I simply must make images of Sid Thurston. His hands, his face, his character and his life are all intoxicatingly photogenic, and this image–hopefully, for everyone–proves the point.
It was 4:50 in the morning, and the coffee was hot. Jim and the other two cowhands were dressed and awake, the morning light barely evident outside, and the conversation between the four of us was made of staccato sentences. Cowboys say little, I have found, for unless words need said, they are frivolous residents in an otherwise truthful life.
Jim slowly rose, and asked, “Enough light?”
The others nodded. They rose, pulled on their boots, and began their saunter outside to saddle the horses. It was time, and Jim paused for a moment in the empty kitchen as the day began.
Branding season is back, and with it, my next installment of the Tough Hands series. I’ve tried to expand my view for this year, focusing on the textures and tones of the weathered, hardy individuals who inspired the series at its start.
Ah, spring in ranch country. My assistant and I had been on the road for four hours, and as the sun’s first light began revealing the details of Nebraska’s Sand Hills at 4:30 a.m., I remarked to her that the smell–oh, the smell–of new plains grass in the cold, clean air was a welcome reminder of the scents from my own childhood. Nectar for the nose, I said.
Later, as the branding wore on, I had found my classic faces in the group and I asked Sid, a careworn, intelligent and respected rancher to step into the shed and make a portrait or three. He graciously accepted, and the light in his eyes reflected a life well-lived.
It’s been a long winter. I’ve been sick—so has my family—and the extended, dry cold weather hasn’t helped. Spring is hinting at its return, and with it comes my favorite season: branding. I’ve already set up one shoot at the Adams ranch, a sprawling, treeless expanse in the Sandhills, and I’m working on several others for late May. There simply isn’t much that is more photogenic than real working hands and horses, in my book, and the above image from the Pyle / Meidell branding in 2013 is a reminder of the allure of spring in the West.
I’ve always been fascinated with ideas espoused by the photographic movement of The New Topographers, including the work of Robert Adams, but also “Hand of Man” photographer David Plowden. Once one understands the complete loss of the natural landscape–yes, folks, it’s gone–it is moving to contemplate the ways in which our own interaction with the earth has been a symbiotic, destructive relationship.
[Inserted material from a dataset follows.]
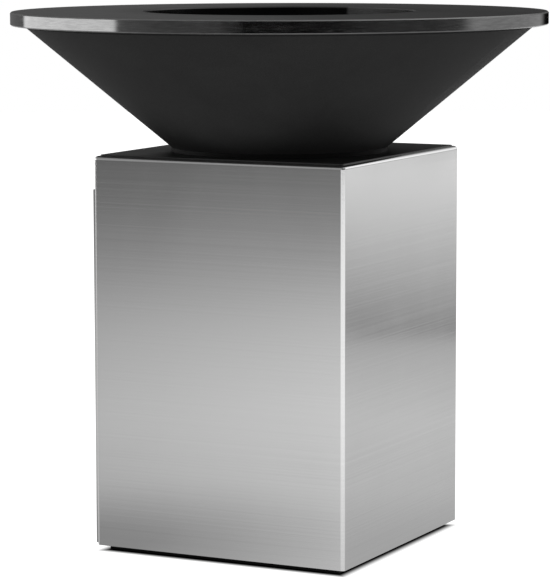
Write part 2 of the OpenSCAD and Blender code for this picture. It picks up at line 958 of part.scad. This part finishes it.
cooking_plate();
plate_lugs();
bowl_rim_ring();
bowl_cone();
bowl_floor();
bowl_foot_ring();
bowl_studs();
stud_washers();
stud_nuts();
drain_pipe();
strainer_disc();
strainer_knob();
top_plate();
base_shell();
corner_posts();
upper_rails();
lower_rails();
bearers();
heat_shield();
shield_spacers();
shield_screws();
shield_nuts();
cabinet_floor();
foot_brackets();
foot_bushes();
foot_lock_nuts();
plinth_ring();
foot_pad(0);  // foot_pad_1
foot_pad(1);  // foot_pad_2
foot_pad(2);  // foot_pad_3
foot_pad(3);  // foot_pad_4
foot_stem(0);  // foot_stem_1
foot_stem(1);  // foot_stem_2
foot_stem(2);  // foot_stem_3
foot_stem(3);  // foot_stem_4
door_leaf();
door_liner();
door_seal();
pull_cup();
hinge_leaves_door();
hinge_rivets_door();
hinge_leaves_base();
hinge_pins();
hinge_rivets_base();
catch_bracket();
catch_magnet();
catch_screws();
catch_strike();
ash_pan();
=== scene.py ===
import math

import bmesh
import bpy
from mathutils import Euler, Matrix, Vector

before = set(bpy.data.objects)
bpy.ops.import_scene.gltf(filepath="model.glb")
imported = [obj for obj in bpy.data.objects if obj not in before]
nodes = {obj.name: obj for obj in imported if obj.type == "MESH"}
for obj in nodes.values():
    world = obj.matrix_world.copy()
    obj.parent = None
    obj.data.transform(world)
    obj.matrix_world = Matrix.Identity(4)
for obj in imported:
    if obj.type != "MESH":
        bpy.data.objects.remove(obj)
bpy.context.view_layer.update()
scene = bpy.context.scene

# The camera, as it stood for the photograph, in metres and degrees
CAMERA_AZIMUTH = 26.633
CAMERA_DISTANCE = 5.3294
CAMERA_HEIGHT = 1.1489
CAMERA_HEADING = 26.730
CAMERA_PITCH = 7.293
CAMERA_ROLL = -0.128
CAMERA_LENS = 180.75
SENSOR_WIDTH = 36
CLIP_END = 200

# Half the widths of the base and of the plinth under it
HALF_BASE = 0.25
HALF_PLINTH = 0.232

# The floor disc, and how much of the light it scatters
FLOOR_RADIUS = 12.0
FLOOR_SIDES = 128
FLOOR_GREY = 0.5

# The contact shadow: how far it runs out from the plinth, how far away a piece still casts it, and
# the share of open sky between which it goes from black to white
SHADOW_EDGE = 0.026
SHADOW_REACH = 0.012
SHADOW_SKY = (0.5, 0.92)
SHADOW_RAYS = 16

# The light that the steel mirrors from the floor, by distance from the middle in metres
FRONT_FLOOR = [(0.3, 0.58), (1.8, 0.73), (3.2, 0.62), (4.9, 0.385), (6.5, 0.242), (9.0, 0.19)]
REAR_FLOOR = [
    (0.3, 0.49), (0.7, 0.61), (1.5, 0.69), (2.84, 0.52), (2.87, 0.27), (3.2, 0.36), (4.2, 0.52),
    (6.0, 0.72), (9.4, 1.06)
]
KEY_FLOOR = [(0.3, 0.81), (0.9, 0.93), (1.4, 1.06), (1.8, 1.13), (2.3, 1.18), (8.8, 1.18)]
BEYOND_LIGHT = 1.2
BESIDE_LIGHT = 0.7

# Where the floor's light ends, and what is left past it
FLOOR_END = (9.8, 10.4)
PAST_FLOOR = 0.02

# The wedges of that light: the corner of the base from which each spreads, the azimuth of its
# middle, and how many degrees off it the wedge starts to fade and is gone
FRONT_WEDGE = ((HALF_BASE, -HALF_BASE), -40.0, (90, 120))
KEY_WEDGE = ((HALF_BASE, -HALF_BASE), 49.0, (58, 73.5))
BEYOND_WEDGE = ((HALF_BASE, HALF_BASE), 186.0, (14, 22))
BESIDE_WEDGE = ((-HALF_BASE, -HALF_BASE), -108.0, (40, 50))

# The front light falls off across a line, by azimuth from one point, and close to the base's left
# side, by distance from another
LINE_POINT = (2.37, 4.31)
LINE_AZIMUTHS = (-31.0, -25.0)
LINE_LIGHT = (0.85, 1.15)
CLOSE_POINT = (-0.3, -0.35)
CLOSE_DISTANCES = (0.1, 0.56)
CLOSE_LIGHT = (0.61, 1.0)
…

What is the role of water in the West? That is beyond the scope of a simple blog post and image, and more the subject of innumerable books, articles and documentaries that still have failed to capture completely a vastly complex topic. But I’ve thought about water for a long time, and the Keystone XL Pipeline problem in Nebraska, as it tried to cross over one of the West’s great water reserves, spurred me to begin looking in earnest for images that expressed this conflict.
This is my favorite. It captures so many pieces of the conflict in interesting ways, and it’s an image of which I am very, very proud. Seemingly simple, it masks a complicated and faceted composition that took me more than 72 hours to create.
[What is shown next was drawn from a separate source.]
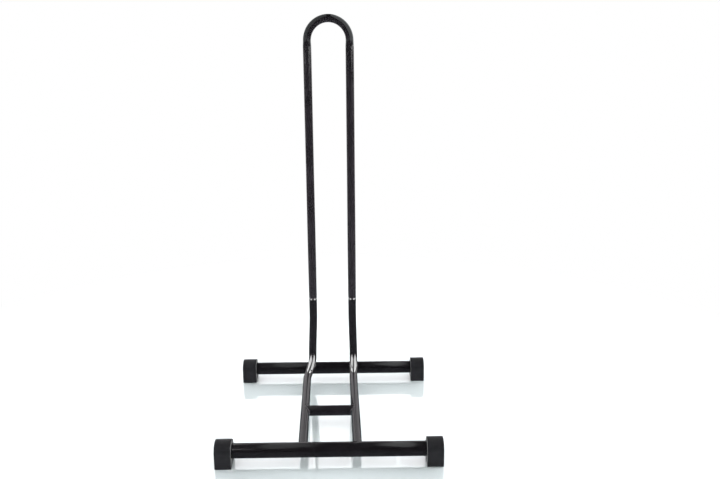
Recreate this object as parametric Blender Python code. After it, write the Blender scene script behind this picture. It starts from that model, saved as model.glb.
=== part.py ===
"""Floor stand that holds a bicycle upright by one wheel.

A welded base of steel tube stands on four rubber feet. A tall hoop slips over two spigots at the back of the
base and lifts off. The tyre stands on the floor between the side tubes and leans against the hoop.
Metres, +Z up, X across the stand, +Y towards the hoop, origin on the floor in the middle of the stand.
"""

import math

import bmesh
import bpy
from mathutils import Vector

# Overall size
OVERALL_WIDTH = 0.380
OVERALL_HEIGHT = 0.739
BAR_SPACING = 0.325
AXIS_HEIGHT = 0.0249  # of the cross bars, side tubes and brace above the floor

# Tubes
WALL = 0.0012
BAR_RADIUS = 0.0125
TUBE_RADIUS = 0.008  # side tubes and hoop
BRACE_RADIUS = 0.0095
BRACE_BACK = 0.1358  # brace behind the front bar, axis to axis
BRACE_CUT = 0.003  # how far short of the side tube's axis the brace is cut square

# Side tubes: how far each stands from the middle plane. The welded pair leans to the left at the back.
FRONT_REACH = {"left": 0.0446, "right": 0.0469}  # at the front bar
BACK_REACH = {"left": 0.0530, "right": 0.0415}  # where the bend begins
NECK_REACH = {"left": 0.0434, "right": 0.0419}  # near the end of the bend
BEND_RADIUS = 0.046
DRAW_BEFORE_BEND = 0.002
DRAW_IN_BEND = 0.054  # the step from back reach to neck reach ends this far into the bend
NECK_LENGTH = 0.100  # over which the tubes draw in from the neck to the hoop's width

# Hoop and the spigots that it slips over
HOOP_HALF = 0.0402
HOOP_FOOT = 0.1820
BEND_FLATTENING = 0.06
FLATTENING_LEAD = 0.010  # length over which the flattening fades into the legs
SPIGOT_RADIUS = 0.0065
SPIGOT_LENGTH = 0.036
SWAGE_LENGTH = 0.0064
SWAGE_SEAT = 0.0045  # how far up the swage the hoop's bore comes to rest
END_CHAMFER = 0.0008

# Rubber feet
FOOT_RADIUS = 0.018
FOOT_RISE = 0.0020  # of the round top's middle above the bar's axis
FOOT_LENGTH = 0.0280
FOOT_END_WALL = 0.0045
FOOT_EDGE = 0.0018
FOOT_CROWN = 0.0004
FOOT_CROWN_FLAT = 0.0072  # half-width of the flat in the middle of the crown
FOOT_CORNER = 0.002
FOOT_MOUTH_EDGE = 0.0008

# Weld beads
FRONT_BEAD = 0.0016
BRACE_BEAD = 0.0014
REAR_BEAD = (0.0024, 0.0046, 0.0022)  # across the stand, along the side tube, away from the bar
REAR_BEAD_OFFSET = 0.0060
REAR_BEAD_LIFT = 0.0009  # its middle stands off the bar by this much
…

In the wake of a chilling summer storm, and with the prospect of a muddy evening of ranch rodeo in front of them, teams lined up for their rules briefing at Crawford, Nebraska. Yet, the ranch horse is a smart horse, and these appeared to be as intent on listening as the riders.
I’ve said it before, I’ll say it again: Bad weather makes good pictures. It’s a lesson taught to me by one of the greats at National Geographic, Sam Abell, and Sam’s not often wrong. So on a cold and windy early June morning, the clouds in the background and the collars turned against the cold added up to an iconic image of real cowboys really cowboying in one of the great ranching landscapes in the American West.
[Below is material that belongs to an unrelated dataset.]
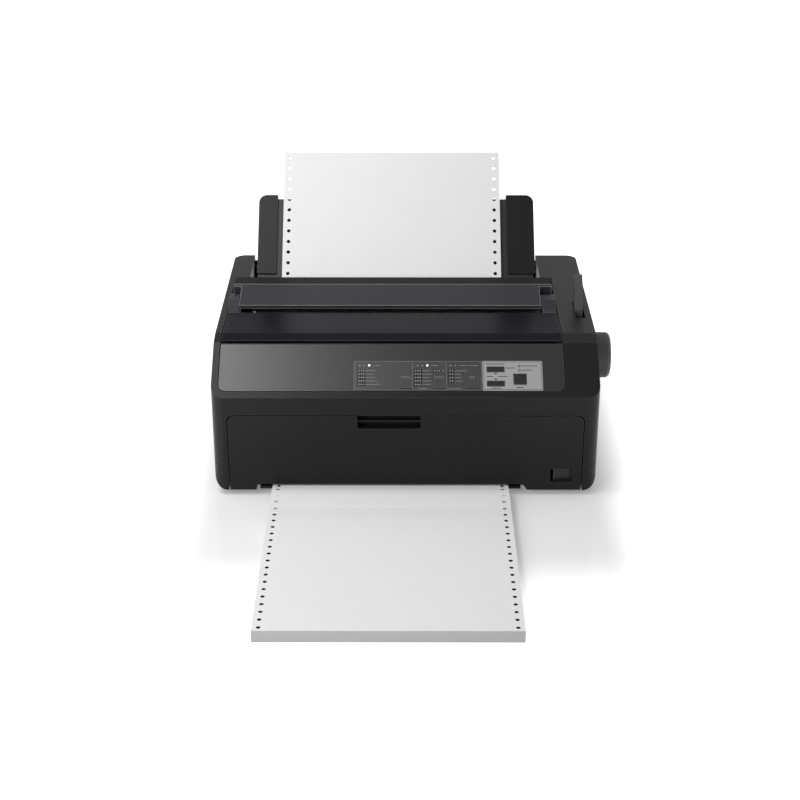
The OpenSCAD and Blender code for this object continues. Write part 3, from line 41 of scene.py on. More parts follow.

It was only 35 degrees on the late-May morning as we rode the sandy waves of the road that traveled over the treeless northwest Nebraska High Plains to the Meidell’s place. A long line of trucks and trailers greeted us as we pulled up, while riders and their horses milled about excitedly as the work of the branding loomed in the barely-light, windy morning chill. Soon after, the riders left to round up the cattle, and as the first group was brought to the corral, Tricia Meidell and another rider watched vigilantly for any strays that might escape.